Further reading and research

Research-backed tactics are evolving. For an evidence-based primer on reducing bias in hiring decisions, Harvard Business Review has practical guidance and studies: How to Reduce Bias in Hiring.

Next steps you can take this week

Pick one low-friction change—redact names from resumes or add a single work sample—and measure the result. Small experiments win. If you want to scale, build a scorecard and run quarterly audits.

Short summary

Bias-free hiring methods combine process design, measurement, and tools. The goal is consistent, job-relevant evaluation that surfaces the best candidates, not the loudest signals.

Frequently Asked Questions

Bias-free hiring focuses on evaluating candidates using job-relevant evidence—skills, work samples, and structured assessments—rather than surface signals like names or schools.

Yes—blind hiring reduces initial affinity and demographic bias, improving diversity in early stages; it works best combined with structured interviews and skills tests.

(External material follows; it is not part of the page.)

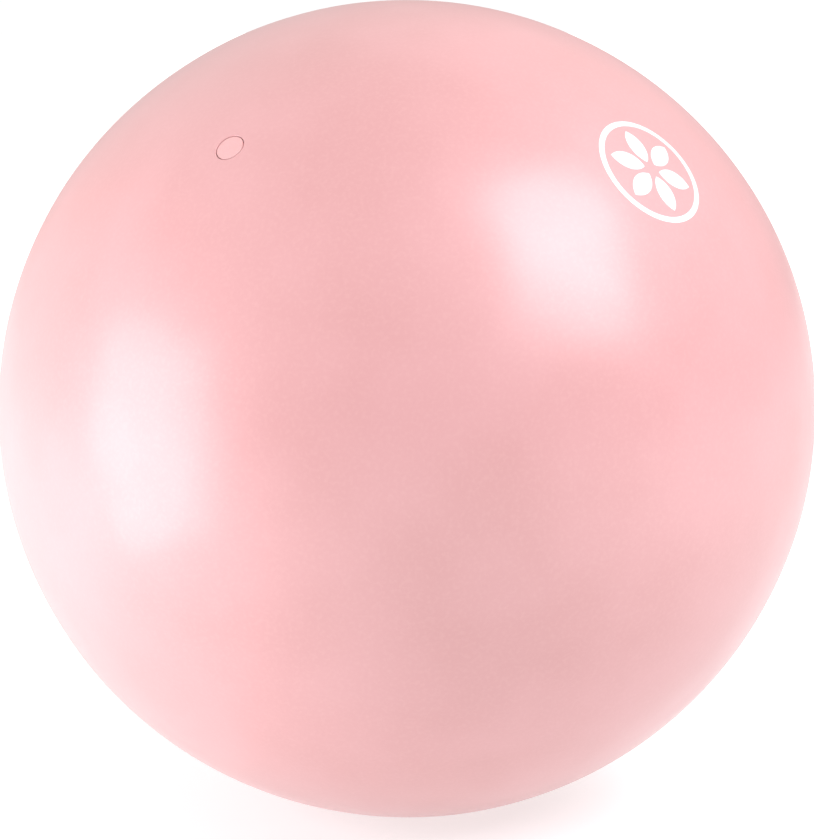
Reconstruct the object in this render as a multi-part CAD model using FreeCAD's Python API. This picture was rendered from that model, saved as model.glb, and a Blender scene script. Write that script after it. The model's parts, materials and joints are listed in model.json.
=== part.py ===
"""A soft inflatable exercise ball, 250 mm across, of the kind used in physiotherapy and floor exercise.

The ball comes apart into four pieces, one solid or group of solids each:
    ball_skin     the moulded soft PVC skin, one seamless hollow piece with a sunk pocket at the valve
    valve_seat    the firmer flanged sleeve moulded in behind that pocket, with a tapered bore for the plug
    valve_plug    the tapered push-in plug with a low round head, which pulls out along the valve's axis
    printed_mark  the white ink of the printed rosette, on the skin's outside

Frame: millimetres, origin at the centre of the ball, +Z up. -Y is the front and +X is to its right.
The ball stands on the flat that its own weight presses into the soft skin, at the lowest point.
A place on the ball is an azimuth, measured from the front towards +X, and an elevation above the horizon.
"""

import FreeCAD, Part
import math
import os

from FreeCAD import Vector

# The inflated ball
ball_diameter = 250.0
ball_radius = ball_diameter / 2
wall_thickness = 0.7
rest_flat_radius = 15.0

# Where the valve and the print are
valve_azimuth = -35.0
valve_elevation = 45.0
mark_azimuth = 48.0
mark_elevation = 40.5

# The plug. Depths are measured inwards from the ball's surface on the valve's axis
head_diameter = 8.2
head_underside_depth = 1.5
head_rim_thickness = 1.2
head_edge_round = 0.3
head_crown_depth = 0.05
neck_round = 0.3
shank_top_diameter = 4.6
shank_tip_diameter = 3.8
shank_length = 14.0
tip_round = 1.0

# The pocket that the head sits in, and the thick pad of skin behind it
gap_round_head = 0.5
gap_under_head = 0.02
pocket_radius = head_diameter / 2 + gap_round_head
pocket_floor_depth = head_underside_depth + gap_under_head
pocket_lip_round = 0.4
pocket_corner_round = 0.4
gap_round_neck = 0.05
skin_hole_radius = shank_top_diameter / 2 + neck_round + gap_round_neck
pad_radius = 8.6
pad_foot_radius = 12.0

# The seat behind the pad
seat_clearance = 0.03
seat_flange_radius = 7.6
seat_flange_thickness = 1.1
seat_tube_radius = 4.7
seat_length = 12.4
seat_edge_round = 0.35
seat_corner_round = 0.8
seat_mouth_chamfer = 0.4

# The printed rosette, an ink film seen from outside as a ring round six leaf-shaped petals
ink_thickness = 0.08
mark_ring_radius = 18.0
mark_ring_width = 1.8
petal_count = 6
petal_start = 2.6
petal_end = 14.2
petal_width = 6.0

origin = Vector(0, 0, 0)
up = Vector(0, 0, 1)
whole_ball = 2 * ball_diameter


def height_on_sphere(radius, reach):
    """How far above the centre a sphere's surface is, at a distance from its axis."""
    return math.sqrt(radius**2 - reach**2)


def direction(azimuth, elevation):
    """The unit vector from the ball's centre to a place on its surface."""
    turn, rise = math.radians(azimuth), math.radians(elevation)
    return Vector(math.cos(rise) * math.sin(turn), -math.cos(rise) * math.cos(turn), math.sin(rise))


def placed_on_ball(shape, azimuth, elevation):
    """A shape drawn about Z, turned so that its Z points out of the ball there, and its Y up the ball."""
    outward = direction(azimuth, elevation)
    turn = math.radians(azimuth)
    rightward = Vector(math.cos(turn), math.sin(turn), 0)
    turned = shape.copy()
    turned.Placement = FreeCAD.Placement(
        origin, FreeCAD.Rotation(rightward, outward.cross(rightward), outward, "ZXY")
    )
    return turned


def point(reach, height):
    """A point of a turned profile: its distance from the axis, and its height along the axis."""
    return Vector(reach, 0, height)


def run(start, end):
    return Part.LineSegment(start, end).toShape()


def round_about(centre, start, end):
    """The short arc about a centre, from start to end."""
    middle = (start - centre).normalize() + (end - centre).normalize()
    bulge = centre + middle.normalize() * (start - centre).Length
    return Part.Arc(start, bulge, end).toShape()


def turned_solid(edges):
    """The solid swept by a closed profile in the XZ plane as it turns once about Z."""
    solid = Part.Face(Part.Wire(edges)).revolve(origin, up, 360)
    if solid.ShapeType != "Solid":
        solid = Part.Solid(Part.Shell(solid.Faces))
    if solid.Volume < 0:
        solid.reverse()
    return solid


def shank_radius(height):
    """The plug's radius at a height along the valve's axis: a long slow taper."""
    top = ball_radius - head_underside_depth
    taper = (shank_top_diameter - shank_tip_diameter) / 2 / shank_length
    return shank_top_diameter / 2 - (top - height) * taper


def above(level):
    """A block that holds everything above a level."""
    return Part.makeBox(
        whole_ball, whole_ball, whole_ball, Vector(-whole_ball / 2, -whole_ball / 2, level)
    )


def ball_with_pocket():
    """The skin's outside as a filled solid about Z: the sphere, with the plug's pocket sunk into it."""
    floor = ball_radius - pocket_floor_depth
    lip_reach = pocket_radius + pocket_lip_round
    lip_height = height_on_sphere(ball_radius - pocket_lip_round, lip_reach)
    lip_centre = point(lip_reach, lip_height)
    lip_on_sphere = lip_centre * (ball_radius / lip_centre.Length)
    lip_on_wall = point(pocket_radius, lip_height)
    corner_centre = point(pocket_radius - pocket_corner_round, floor + pocket_corner_round)
    wall_foot = point(pocket_radius, corner_centre.z)
    floor_edge = point(corner_centre.x, floor)
    pole, side = point(0, -ball_radius), point(ball_radius, 0)
    return turned_solid(
        [
            Part.Arc(pole, side, lip_on_sphere).toShape(),
            round_about(lip_centre, lip_on_sphere, lip_on_wall),
            run(lip_on_wall, wall_foot),
            round_about(corner_centre, wall_foot, floor_edge),
            run(floor_edge, point(0, floor)),
            run(point(0, floor), pole),
        ]
    )


def air_chamber():
    """The skin's inside as a filled solid about Z: a smaller sphere, cut short by the pad at the pocket."""
    inside = ball_radius - wall_thickness
    pad = ball_radius - pocket_floor_depth - wall_thickness
    pole, side = point(0, -inside), point(inside, 0)
    pad_foot = point(pad_foot_radius, height_on_sphere(inside, pad_foot_radius))
    pad_edge = point(pad_radius, pad)
    return turned_solid(
        [
            Part.Arc(pole, side, pad_foot).toShape(),
            run(pad_foot, pad_edge),
            run(pad_edge, point(0, pad)),
            run(point(0, pad), pole),
        ]
    )


def ball_skin():
    """The skin: its outside less its inside and the plug's hole, pressed flat where the ball stands."""
    flat_level = -height_on_sphere(ball_radius, rest_flat_radius)
    outside = placed_on_ball(ball_with_pocket(), valve_azimuth, valve_elevation)
    inside = placed_on_ball(air_chamber(), valve_azimuth, valve_elevation)
    hole = Part.makeCylinder(skin_hole_radius, ball_radius)
    hole = placed_on_ball(hole, valve_azimuth, valve_elevation)
    pressed = outside.common(above(flat_level))
    return pressed.cut(inside.common(above(flat_level + wall_thickness))).cut(hole)


def valve_seat():
    """The flanged sleeve against the pad, with a bore that follows the plug's taper."""
    top = ball_radius - pocket_floor_depth - wall_thickness
    end = top - seat_length
    under_flange = top - seat_flange_thickness
    bore_top = shank_radius(top - seat_mouth_chamfer) + seat_clearance
    bore_end = shank_radius(end) + seat_clearance
    flange_top = point(seat_flange_radius - seat_edge_round, top - seat_edge_round)
    flange_under = point(seat_flange_radius - seat_edge_round, under_flange + seat_edge_round)
    corner = point(seat_tube_radius + seat_corner_round, under_flange - seat_corner_round)
    end_round = point(seat_tube_radius - seat_edge_round, end + seat_edge_round)
    outline = [
        point(bore_top, top - seat_mouth_chamfer),
        point(bore_top + seat_mouth_chamfer, top),
        point(flange_top.x, top),
        point(seat_flange_radius, flange_top.z),
        point(seat_flange_radius, flange_under.z),
        point(flange_under.x, under_flange),
        point(corner.x, under_flange),
        point(seat_tube_radius, corner.z),
        point(seat_tube_radius, end_round.z),
        point(end_round.x, end),
        point(bore_end, end),
    ]
    round_after = {2: flange_top, 4: flange_under, 6: corner, 8: end_round}
    edges = []
    for i, start in enumerate(outline):
        finish = outline[(i + 1) % len(outline)]
        centre = round_after.get(i)
        edges.append(round_about(centre, start, finish) if centre else run(start, finish))
    return placed_on_ball(turned_solid(edges), valve_azimuth, valve_elevation)


def valve_plug():
    """The plug: a low crowned head on a tapered shank with a rounded tip."""
    underside = ball_radius - head_underside_depth
    rim = head_diameter / 2
    rim_top = underside + head_rim_thickness
    tip = underside - shank_length
    crown = point(0, ball_radius - head_crown_depth)
    lower_edge = point(rim - head_edge_round, underside + head_edge_round)
    upper_edge = point(rim - head_edge_round, rim_top - head_edge_round)
    neck = point(shank_top_diameter / 2 + neck_round, underside - neck_round)
    tip_centre = point(shank_tip_diameter / 2 - tip_round, tip + tip_round)
    crown_edge = point(upper_edge.x, rim_top)
    quarter_fall = (crown.z - rim_top) / 4  # what a shallow arc has fallen at half its reach
    crown_middle = point(crown_edge.x / 2, crown.z - quarter_fall)
    edges = [
        Part.Arc(crown, crown_middle, crown_edge).toShape(),
        round_about(upper_edge, crown_edge, point(rim, upper_edge.z)),
        run(point(rim, upper_edge.z), point(rim, lower_edge.z)),
        round_about(lower_edge, point(rim, lower_edge.z), point(lower_edge.x, underside)),
        run(point(lower_edge.x, underside), point(neck.x, underside)),
        round_about(neck, point(neck.x, underside), point(shank_top_diameter / 2, neck.z)),
        run(point(shank_top_diameter / 2, neck.z), point(shank_tip_diameter / 2, tip_centre.z)),
        round_about(tip_centre, point(shank_tip_diameter / 2, tip_centre.z), point(tip_centre.x, tip)),
        run(point(tip_centre.x, tip), point(0, tip)),
        run(point(0, tip), crown),
    ]
    return placed_on_ball(turned_solid(edges), valve_azimuth, valve_elevation)


def petal(angle):
    """A leaf shape between two arcs, as a tall prism that points out from the rosette's middle."""
    middle = (petal_start + petal_end) / 2
    base, tip = Vector(petal_start, 0, 0), Vector(petal_end, 0, 0)
    left, right = Vector(middle, petal_width / 2, 0), Vector(middle, -petal_width / 2, 0)
    outline = Part.Wire([Part.Arc(base, right, tip).toShape(), Part.Arc(tip, left, base).toShape()])
    prism = Part.Face(outline).extrude(Vector(0, 0, whole_ball))
    prism.rotate(origin, up, angle)
    return prism


def printed_mark():
    """The rosette's ink: prisms cut down to the film between the skin and a slightly larger sphere."""
    ring = Part.makeCylinder(mark_ring_radius, whole_ball)
    ring = ring.cut(Part.makeCylinder(mark_ring_radius - mark_ring_width, whole_ball))
    step = 360 / petal_count
    outlines = [ring] + [petal(90 + step * i) for i in range(petal_count)]
    ink_outside = Part.makeSphere(ball_radius + ink_thickness)
    ink_inside = Part.makeSphere(ball_radius)
    films = [outline.common(ink_outside).cut(ink_inside).Solids[0] for outline in outlines]
    return placed_on_ball(Part.makeCompound(films), mark_azimuth, mark_elevation)


def save(name, shape):
    """Writes one piece, after making sure that every solid in it is whole."""
    for solid in shape.Solids:
        if not (solid.isValid() and solid.isClosed() and solid.Volume > 0):
            raise ValueError(f"{name} has a solid that is not whole")
    shape.exportStep(os.path.join("parts", f"{name}.step"))
    box = shape.optimalBoundingBox()
    volume = sum(solid.Volume for solid in shape.Solids)
    print(f"{name}: {len(shape.Solids)} solid(s), {volume:.1f} mm3")
    print(f"    lowest {box.XMin:.2f}, {box.YMin:.2f}, {box.ZMin:.2f}")
    print(f"    highest {box.XMax:.2f}, {box.YMax:.2f}, {box.ZMax:.2f}")


os.makedirs("parts", exist_ok=True)
save("ball_skin", ball_skin())
save("valve_seat", valve_seat())
save("valve_plug", valve_plug())
save("printed_mark", printed_mark())
pull = direction(valve_azimuth, valve_elevation)
print(f"valve axis {pull.x:.6f}, {pull.y:.6f}, {pull.z:.6f}")
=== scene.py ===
import json
import math

import bmesh
import bpy
from mathutils import Matrix, Vector


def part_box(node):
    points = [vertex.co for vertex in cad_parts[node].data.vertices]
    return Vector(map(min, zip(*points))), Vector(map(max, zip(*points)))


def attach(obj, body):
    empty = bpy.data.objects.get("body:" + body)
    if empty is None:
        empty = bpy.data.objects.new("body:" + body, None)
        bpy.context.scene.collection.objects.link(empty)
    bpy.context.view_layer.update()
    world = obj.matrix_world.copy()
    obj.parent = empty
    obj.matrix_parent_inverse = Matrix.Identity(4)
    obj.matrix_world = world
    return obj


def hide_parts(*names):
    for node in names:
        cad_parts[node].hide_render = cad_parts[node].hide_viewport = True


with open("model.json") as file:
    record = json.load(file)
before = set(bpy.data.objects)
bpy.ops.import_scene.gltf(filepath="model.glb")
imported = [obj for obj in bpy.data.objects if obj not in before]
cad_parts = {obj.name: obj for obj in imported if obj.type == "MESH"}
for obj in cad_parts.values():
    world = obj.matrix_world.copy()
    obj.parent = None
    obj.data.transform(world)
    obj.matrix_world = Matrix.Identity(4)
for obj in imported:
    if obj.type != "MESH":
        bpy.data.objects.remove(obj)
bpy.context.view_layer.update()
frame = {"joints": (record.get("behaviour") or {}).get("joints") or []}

mm = 0.001
weld = 0.001 * mm  # points closer than this are made one
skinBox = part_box("ball_skin")
ballRadius = skinBox[1].x
floorLevel = skinBox[0].z
pullAxis = Vector(frame["joints"][0]["axis"]).normalized()  # out of the ball along the valve
print(f"frame loaded: ball radius {ballRadius:.4f} m, standing at {floorLevel:.4f} m")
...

Structured interviews use the same questions and scoring rubric for all candidates, which forces consistent evaluation and increases predictive validity compared with unstructured conversations.

AI can help automate redaction and scoring, but models reflect their training data; always audit AI decisions, keep humans in the loop, and monitor outcomes for disparate impact.

Track funnel conversion rates (apply→screen→interview→offer) and break them down by demographic groups to spot where disparities appear.